Today, this new batch of MPs – the Rat Pack’s replacements – feels that their job is to represent their Party and not their Constituents. If you question this, I have one question: why have no Conservative MP’s asked their own Government Ministers to resign? All of them have parroted the same ridiculous line: nothing bad happened because no money was spent. It’s a shame that the only adult in the room is not a senior Member of Parliament. It is a shame that we have to depend on an unelected official to reprimand the duly elected Government. Furthermore, it is a real shame that a Government that talked about accountability would either hide or ignore information even when Parliament asked to provide the information in question.

We all know that a Minister or two should lose their job over this. That is the principle of responsible government: Minister’s should take responsibility for their mistakes or for mistakes made by their department. This is even true if the Minister was not there for an issue. The tradition is there because it means that Ministers are more likely to ask hard questions of their Ministries, so that heads may roll – and Parliament can be informed – before any issue becomes a full scale scandal.

However, what is more disappointing is that MPs and, increasingly, some Senators are like sheep. They are unwilling to stand up for their constituents and against their party’s interest. This should be a basic principle of our system.
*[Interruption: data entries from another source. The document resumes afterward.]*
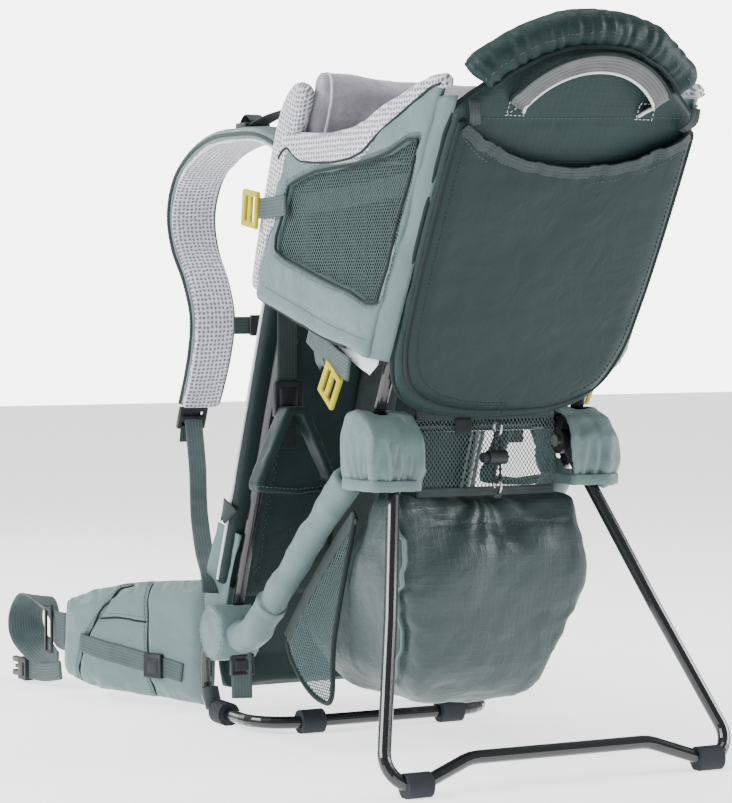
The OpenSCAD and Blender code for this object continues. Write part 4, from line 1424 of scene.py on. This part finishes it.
class CARRIER_OT_shoulder(Piece):
    """Adds the shoulder straps with their mesh lining, the chest strap, lifters and lower webbing"""
    bl_idname = "carrier.shoulder"
    bl_label = "Shoulder straps"

    def build(self):
        line = resample(smooth([mm(0, y, z) for y, z in PAD_PATH]), 0.004)
        n = len(line)

        def width(t):
            return 0.060 - 0.012 * max(0.0, (t - 0.45) / 0.55) - 0.010 * max(0.0, (0.12 - t) / 0.12)
        for side, tag in SIDES:
            body = BODY_OF[f"shoulder_strap_{tag}"]
            path, inner = [], []
            for i, p in enumerate(line):
                d = (line[min(i + 1, n - 1)] - line[max(i - 1, 0)]).normalized()
                under = d.cross(Vector((1, 0, 0)))
                sway = 0.006 * math.sin(i / n * math.pi * 1.4)
                c = p + mm(side * STRAP_X, 0, 0) + Vector((side * sway, 0, 0))
                path.append(c)
                inner.append(c + under * 0.0042)
            pad = ribbon(f"shoulder_strap_{tag}_shell", path, (1, 0, 0), width, 0.0125, "shell",
                         crown=-0.002)
            crease(pad, 0.0008, 30, (1, 1, 1), 3.0)
            add(pad, body, "spacer_mesh", f"shoulder_strap_{tag}", padded=0.75)
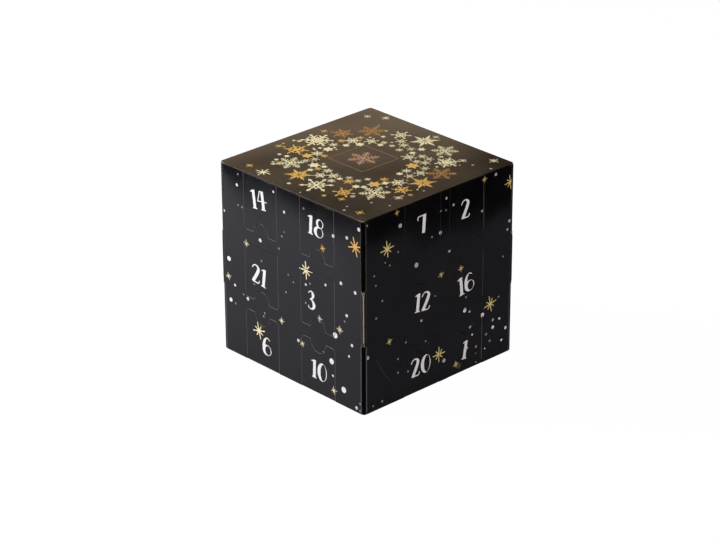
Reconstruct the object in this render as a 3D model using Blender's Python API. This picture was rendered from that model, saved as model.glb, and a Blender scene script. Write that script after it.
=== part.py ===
# Chocolate advent calendar: a cube carton of thin printed board, glued shut at top and bottom.
# Each of its four walls has six die-cut doors with half-moon thumb cuts, and behind each wall lies
# a thermoformed tray whose six cavities hold the moulded chocolates.
# Metres, +Z up. The origin is the middle of the base, on the table. The front wall faces -Y.
import bpy
import bmesh
from math import atan2, cos, pi, sin, sqrt, tan, radians
from mathutils import Matrix, Vector

MM = 0.001

# Carton
SIDE = 120 * MM             # width and depth over the flat walls
HEIGHT = 120 * MM           # height over the top panel
BOARD = 0.55 * MM           # thickness of the board
SLIT = 0.3 * MM             # width of a cut or of an open crease
LAYER_GAP = 0.3 * MM        # clearance between two layers that lie on each other
SPINE_WIDTH = 3.1 * MM      # strip between the two creases of each upright corner
SPINE_RIDGE = 0.5 * MM      # how far its bowed middle stays behind the planes of the walls
TAB_LENGTH = 0.2825 * HEIGHT    # stretch of each corner where the strip is cut away: 33.9 mm
TAB_TAPER = 3.7 * MM        # slanted end of the corner tab
TAB_BEVEL = 0.45 * MM       # taken off the sharp corner where two walls' tabs meet
FLAP_DEPTH = 27 * MM        # top glue flaps, from their fold
FLAP_END = 2.5 * MM         # how far a flap's fold stays back from the corner
FLAP_CORNER = 4 * MM        # radius of a flap's free corners

# Doors. The front and back walls have wide-set columns, the right and left walls close-set ones.
DOOR_WIDTH = 28 * MM
DOOR_CORNER = 1.8 * MM      # radius of a door's two free corners
THUMB_WIDTH = 13 * MM       # half-moon at the middle of a door's free edge
THUMB_HEIGHT = 7 * MM
WIDE_LEFT_COLUMN = 25.5 * MM    # middle of a column, to the left of the middle of the wall
WIDE_RIGHT_COLUMN = 22.2 * MM   # and to the right
WIDE_TOP_EDGE = 0.296 * HEIGHT      # free edge of the top row, below the top of the box: 35.5 mm
WIDE_MIDDLE_DROP = 0.0133 * HEIGHT  # middle of the middle row, below the middle of the box: 1.6 mm
WIDE_MIDDLE_LENGTH = 0.286 * HEIGHT     # 34.3 mm
WIDE_BOTTOM_EDGE = 0.275 * HEIGHT   # free edge of the bottom row, above the table: 33 mm
CLOSE_LEFT_COLUMN = 14 * MM
CLOSE_RIGHT_COLUMN = 21.5 * MM
CLOSE_TOP_EDGE = 0.307 * HEIGHT     # 36.8 mm
CLOSE_MIDDLE_DROP = 0.025 * HEIGHT  # 3 mm
CLOSE_MIDDLE_LENGTH = 0.2875 * HEIGHT   # 34.5 mm
CLOSE_BOTTOM_EDGE = 0.26 * HEIGHT   # 31.2 mm

# Thermoformed trays
TRAY_SHEET = 0.4 * MM       # thickness of the plastic
TRAY_MARGIN = 3.5 * MM      # how far a tray stays back from the box's upright corners
TRAY_CORNER = 3 * MM
CAVITY_SIDE_MARGIN = 2.5 * MM   # from a door's sides in to its cavity
CAVITY_END_MARGIN = 3.1 * MM    # from the shortest door's ends in to its cavity
CAVITY_DEPTH = 14 * MM
CAVITY_CORNER = 4.5 * MM
CAVITY_DRAFT = 5            # slope of the cavity's sides, in degrees
FLOOR_RADIUS = 1.5 * MM     # where the cavity's sides turn into its floor

# Moulded chocolates
CHOCOLATE_THICKNESS = 7.6 * MM  # without the raised star
CHOCOLATE_CLEARANCE = 0.4 * MM  # to the cavity's sides
CHOCOLATE_BEVEL = 1.2 * MM
STAR_RADIUS = 6.6 * MM
STAR_INNER_RADIUS = 3 * MM
STAR_HEIGHT = 0.8 * MM
STAR_CROWN = 0.5 * MM       # how far its middle rises over its points

CORNER_STEPS = 3            # segments in a quarter circle of a cut or a cavity
THUMB_STEPS = 8             # segments in a half-moon
CHOCOLATE_STEPS = 2
STAR_POINTS = 5

SPINE_LEG = SPINE_WIDTH / sqrt(2)               # what the strip takes off each wall
SPINE_SLOPE = atan2(SPINE_RIDGE, SPINE_LEG - SPINE_RIDGE)   # turn from a wall to its half of the strip
FOLD_HEIGHT = HEIGHT - BOARD - LAYER_GAP        # top of the three walls that lie under the top panel
MITRE = SLIT / sqrt(2)                          # how far a mitred edge stays back from its fold line
TRAY_FACE = BOARD + LAYER_GAP                   # front of a tray, behind the outside of its wall
CAVITY_WIDTH = DOOR_WIDTH - 2 * CAVITY_SIDE_MARGIN              # at the mouth: 23 mm
CAVITY_HEIGHT = CLOSE_BOTTOM_EDGE - 2 * CAVITY_END_MARGIN       # at the mouth: 25 mm

WALLS = ("front", "right", "back", "left")
QUARTER_TURNS = ((1, 0), (0, 1), (-1, 0), (0, -1))  # cosine and sine from the front wall to each wall
NUMBERS = {
    "front": ((14, 18), (21, 3), (6, 10)),
    "right": ((7, 2), (12, 16), (20, 1)),
    "back": ((9, 22), (15, 4), (24, 11)),
    "left": ((5, 19), (23, 8), (13, 17)),
}

COLOURS = {
    "board": ((0.028, 0.026, 0.029), 0.42),
    "top_board": ((0.034, 0.029, 0.024), 0.42),
    "tray": ((0.55, 0.42, 0.16), 0.25),
    "chocolate": ((0.075, 0.028, 0.013), 0.4),
}


def wall_top(wall):
    """Height of a wall's top fold. The top panel is folded over from the right wall."""
    return HEIGHT if wall == "right" else FOLD_HEIGHT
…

In 1864, George Brown – a Liberal – worked against this party’s own interest. The formation of our country depended on him working with MacDonald and Cartier. It is a shame that modern political parties do not take a page from history. Pierre Elliott Trudeau once said that MPs were nobodies when they got 50 yards from Parliament. Maybe, they are becoming even more irrelevant than that because known of them have the courage to act. What is clear though, is that this Conservative Party has lost the spark of the ideals of Preston Manning’s Reform Party. For now, Expediency has replaced Principle as the governing feature of the Conservative Party of Canada.